Who ever said that schooling was just for children? As grown adults, we learn new things every day becoming better people along the way. But adults have one thing that children do not: life experience. Someone who brings this to the table is Kimani N'gan'ga Maruge (Oliver Litondo) in an uplifting story about the politics of the education system, The First Grader.

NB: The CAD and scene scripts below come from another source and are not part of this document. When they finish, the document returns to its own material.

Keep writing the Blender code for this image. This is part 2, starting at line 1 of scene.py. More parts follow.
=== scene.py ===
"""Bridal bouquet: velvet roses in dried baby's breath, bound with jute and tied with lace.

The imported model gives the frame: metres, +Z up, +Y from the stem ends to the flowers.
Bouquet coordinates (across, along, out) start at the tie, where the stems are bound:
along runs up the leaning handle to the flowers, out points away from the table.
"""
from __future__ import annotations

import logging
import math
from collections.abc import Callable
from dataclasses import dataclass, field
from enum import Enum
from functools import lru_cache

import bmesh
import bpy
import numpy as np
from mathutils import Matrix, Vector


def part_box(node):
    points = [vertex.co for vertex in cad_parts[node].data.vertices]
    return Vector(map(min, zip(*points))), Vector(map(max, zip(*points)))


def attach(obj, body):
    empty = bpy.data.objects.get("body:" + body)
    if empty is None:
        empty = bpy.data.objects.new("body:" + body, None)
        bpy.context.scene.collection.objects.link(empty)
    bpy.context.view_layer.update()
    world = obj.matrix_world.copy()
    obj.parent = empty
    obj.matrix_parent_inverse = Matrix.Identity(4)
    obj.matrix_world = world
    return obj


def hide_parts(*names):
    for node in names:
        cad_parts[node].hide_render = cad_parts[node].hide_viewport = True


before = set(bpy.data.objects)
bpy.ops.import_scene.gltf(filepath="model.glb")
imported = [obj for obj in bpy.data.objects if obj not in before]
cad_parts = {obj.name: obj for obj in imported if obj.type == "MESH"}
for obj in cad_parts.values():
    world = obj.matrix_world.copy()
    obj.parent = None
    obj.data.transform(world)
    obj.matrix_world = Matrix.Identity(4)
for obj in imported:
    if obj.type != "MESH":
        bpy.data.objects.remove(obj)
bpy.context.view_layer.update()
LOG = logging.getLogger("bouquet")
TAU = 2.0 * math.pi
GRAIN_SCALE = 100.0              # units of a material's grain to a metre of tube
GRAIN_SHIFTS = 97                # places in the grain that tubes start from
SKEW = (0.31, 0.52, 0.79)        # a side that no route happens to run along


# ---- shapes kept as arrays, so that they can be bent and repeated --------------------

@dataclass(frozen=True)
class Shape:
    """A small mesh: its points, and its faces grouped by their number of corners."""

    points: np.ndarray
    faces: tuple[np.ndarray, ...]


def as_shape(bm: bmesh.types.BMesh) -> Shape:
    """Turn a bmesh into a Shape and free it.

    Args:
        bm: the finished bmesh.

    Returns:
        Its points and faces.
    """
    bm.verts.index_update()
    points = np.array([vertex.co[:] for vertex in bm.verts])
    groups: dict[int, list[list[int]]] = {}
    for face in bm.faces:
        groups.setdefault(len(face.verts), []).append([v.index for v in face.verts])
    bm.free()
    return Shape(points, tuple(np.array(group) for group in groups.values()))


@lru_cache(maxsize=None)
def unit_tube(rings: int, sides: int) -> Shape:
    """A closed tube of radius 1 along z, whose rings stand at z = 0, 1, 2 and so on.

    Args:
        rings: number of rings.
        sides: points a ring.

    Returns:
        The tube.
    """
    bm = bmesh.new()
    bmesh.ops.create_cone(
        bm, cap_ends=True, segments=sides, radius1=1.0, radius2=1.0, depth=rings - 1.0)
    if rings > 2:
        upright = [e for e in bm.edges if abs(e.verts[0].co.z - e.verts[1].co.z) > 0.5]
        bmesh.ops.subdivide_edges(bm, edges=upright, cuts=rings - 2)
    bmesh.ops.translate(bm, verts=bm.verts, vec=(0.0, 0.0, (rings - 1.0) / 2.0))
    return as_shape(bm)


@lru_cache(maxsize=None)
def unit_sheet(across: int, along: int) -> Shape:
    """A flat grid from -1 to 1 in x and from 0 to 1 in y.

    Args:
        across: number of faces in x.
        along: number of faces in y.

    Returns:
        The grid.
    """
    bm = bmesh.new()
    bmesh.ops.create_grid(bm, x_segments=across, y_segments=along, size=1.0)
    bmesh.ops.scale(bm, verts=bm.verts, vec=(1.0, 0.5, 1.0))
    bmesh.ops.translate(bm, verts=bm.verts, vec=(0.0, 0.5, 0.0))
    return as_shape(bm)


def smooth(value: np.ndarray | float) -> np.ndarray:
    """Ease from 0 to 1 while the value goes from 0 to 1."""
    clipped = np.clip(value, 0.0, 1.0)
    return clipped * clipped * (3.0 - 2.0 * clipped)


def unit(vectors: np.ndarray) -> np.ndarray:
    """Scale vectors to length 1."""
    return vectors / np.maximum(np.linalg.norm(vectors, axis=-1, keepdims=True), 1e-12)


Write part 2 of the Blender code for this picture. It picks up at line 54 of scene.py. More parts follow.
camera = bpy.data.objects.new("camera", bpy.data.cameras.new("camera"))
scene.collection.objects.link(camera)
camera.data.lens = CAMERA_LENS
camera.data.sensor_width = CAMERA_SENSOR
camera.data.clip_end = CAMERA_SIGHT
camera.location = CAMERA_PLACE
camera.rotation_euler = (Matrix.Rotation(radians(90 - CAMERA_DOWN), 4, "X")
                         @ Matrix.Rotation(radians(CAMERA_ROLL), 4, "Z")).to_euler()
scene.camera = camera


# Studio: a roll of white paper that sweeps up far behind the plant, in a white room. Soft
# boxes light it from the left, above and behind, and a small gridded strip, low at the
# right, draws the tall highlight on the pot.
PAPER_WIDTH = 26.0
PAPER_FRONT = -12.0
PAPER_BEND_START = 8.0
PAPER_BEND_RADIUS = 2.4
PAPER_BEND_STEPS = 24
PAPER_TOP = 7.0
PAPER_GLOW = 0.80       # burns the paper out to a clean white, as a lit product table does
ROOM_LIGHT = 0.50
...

Based on the true story, Maruge is an 84-year-old Kenyan villager who wanders into a local school after hearing about a new "Free Education For All" policy endorsed by the Education Department. He has no money, no loved ones and no skills in literacy or numeracy. Jumping through hoops, he is finally accepted and is guided by the young, loveable and wholesome teacher Ms. Obinchu (Naomie Harrris). But naturally, this causes a great deal of controversy in the press and larger community, believing it to be wrong for such a man to be educated alongside young children. But as Maruge fights for his right to be educated, we learn of another fight he endured back in the 1950s, when during British Colonial rule he was tortured, imprisoned, and his wife and two young children executed before his eyes. Told through a series of memory flashbacks these sequences are quite upsetting and almost distracting and supplementary to the central plot, but are helpful in explaining his physical handicaps.
Maruge currently holds the Guinness World record for the oldest person ever to begin primary school education and as such, marks a true example of principal and integrity.